This research will develop systematic procedures which take advantage of computer-related developments and advanced combinatorial optimization techniques, to build on previously successful ad-hoc methods for optimizing feature selection in data analysis, with special attention to bioinformatics. Knowledge extraction from data represents a fundamental challenge in information technology research. A very frequent type of knowledge extraction problem is that of analyzing archives of records or observations in order to discover hidden structural relationships. Problems of this type appear in numerous areas of science, technology, medicine, management, and in countless other areas of activity. The advent of the computer and of the Internet have radically increased the role of data analysis, by allowing not only the creation of large, meaningful datasets, but also by making them accessible to researchers all over the globe.
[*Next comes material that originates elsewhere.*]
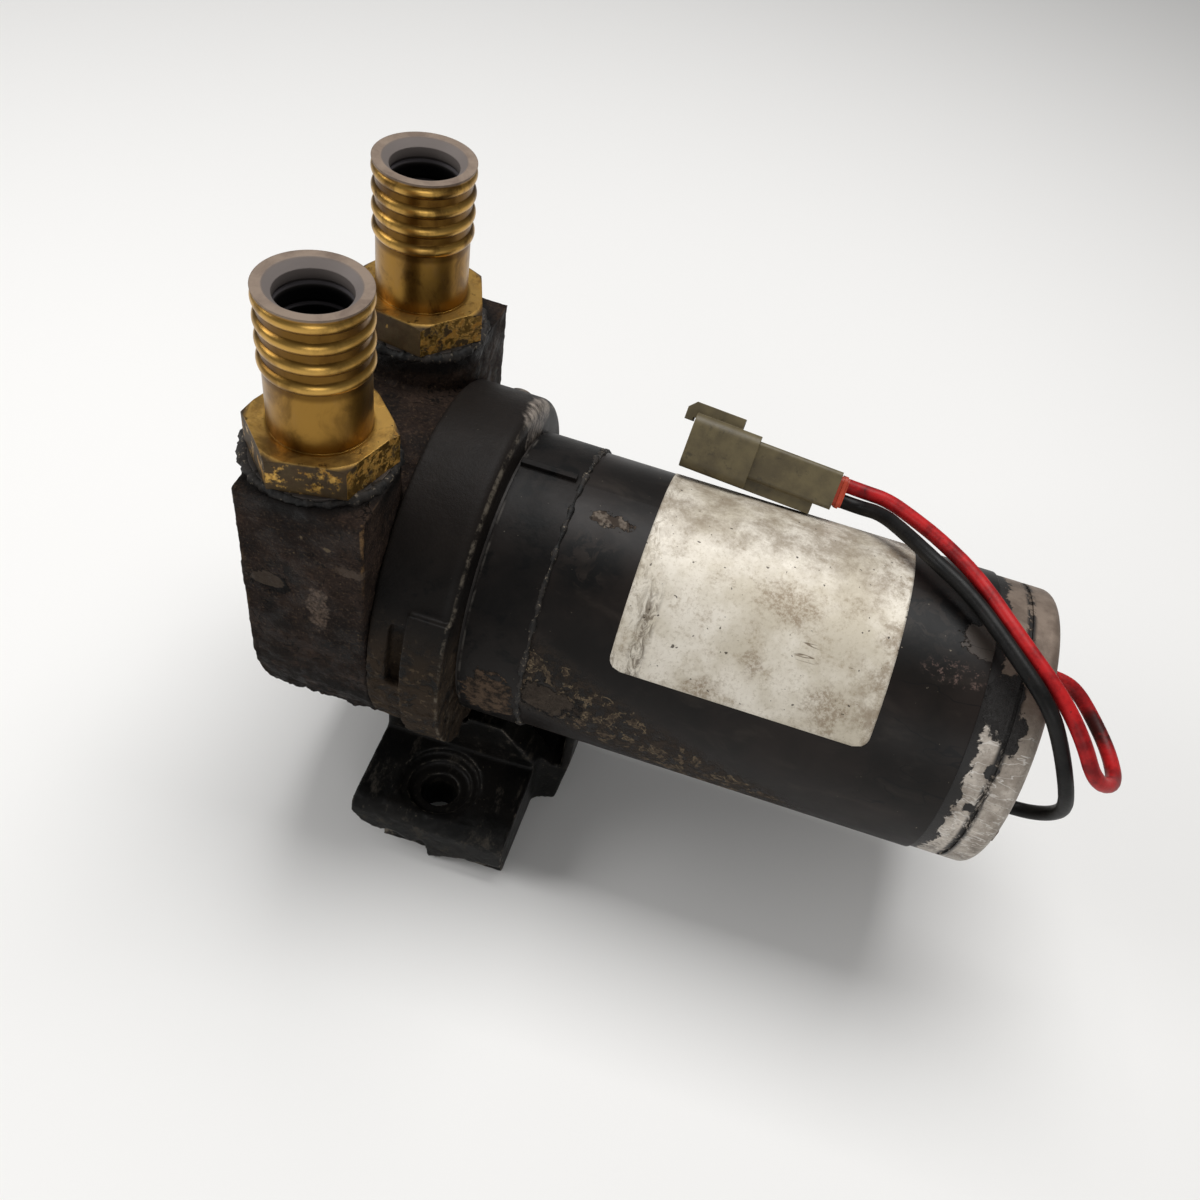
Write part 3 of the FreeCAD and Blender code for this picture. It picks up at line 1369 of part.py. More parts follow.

One of the most prominent areas of applications of data analysis is in systems biology and bioinformatics. In contrast to molecular biology investigations, which typically focus on single molecules, systems biology pays attention to tens or even hundreds of thousands of biological attributes at the same time. Moreover, the number of attributes included in a dataset is predicted to increase dramatically in the very near future. The new global approach to systems biology has been enabled by new technologies that have allowed the simultaneous measurement of large numbers of attributes and the generation of large multiparameter datasets. These biological datasets represent the domain of bioinformatics. Beside the classic methods of statistics, new approaches to the analysis of data are required. Among others, these methodologies prompt the development of entirely new research areas, including e.g., machine learning, data mining, neural networks, support vector machines. In all these areas of data analysis, the knowledge of a known (finite) subset of observations is used to derive conclusions about the entire set of possible observations.
While powerful analytic tools have been developed within the framework of statistics and of newer research areas based heavily on combinatorics, logic and optimization, the size of the problems in the area of bioinformatics (as well as in some other areas), leads to major computational difficulties, and raises the challenge of developing new approaches in which systematic heuristic procedures are integrated into solution algorithms, in order to intelligently reduce the size of the problems to be solved. By using ad-hoc combinations of heuristics and of combinatorics, logic, and optimization based algorithms, this project aims to achieve spectacular reductions of problem size without significant loss in the accuracy of the resulting models.
This project will introduce new concepts for evaluating the role and the impact of features in data analysis problems. These concepts combine elements of statistics, combinatorics, information theory, the theory of Boolean functions, the theories of games and of voting. On the algorithmic side, they open possibilities for systematic heuristic approaches to the elimination of redundant features. The project will also introduce new concepts for the comparative evaluation of pairs of features, including those of similarity and domination. These concepts combine elements from statistics, the theory of partially ordered sets, and that of Boolean algebra, and can add to the arsenal of tools available for the elimination of unnecessary features. As opposed to previous studies which view the sets of attributes just as collections of individual attributes, the project proposes a study of the combined efforts of attributes. The research plan includes the development of a local optimality criterion for a set of attributes which should combine the two desired characteristics of a "support set": it should allow the construction of accurate models, and it should, at the same time, be of a computationally manageable size.
In addition, the project will introduce new, synthetic "logical" attributes which allow, on the one hand, the compression of the dataset and, on the other hand, the possibility of finding clearly understandable and practical usable "logical" discriminants, which distinguish the positive observations from the negative ones. A very significant application of these ideas is the proposed algorithmic framework for optimizing feature selection. In the field of biological research and bioinformatics, the project introduces: (i) the concept of "groups of biomarkers" (obtainable through combinatorial optimization techniques), (ii) an algorithmic hypothesis generator for biological research, and (iii) a new approach for discovering new classes of observations with highly similar characteristics. A publicly available software package will result from the work and is expected to stimulate substantial research in the computational analysis of data, and in bioinformatics.
By combining elements of statistics, combinatorial optimization, information theory, the theories of Boolean functions, games, voting, and partially ordered sets, the project is expected to attract researchers from a variety of areas to collaborative studies. The publicly available software for the analysis of bioinformatics data, as well as the hypothesis generation system proposed, will provide major tools for stimulating research in biology and bioinformatics.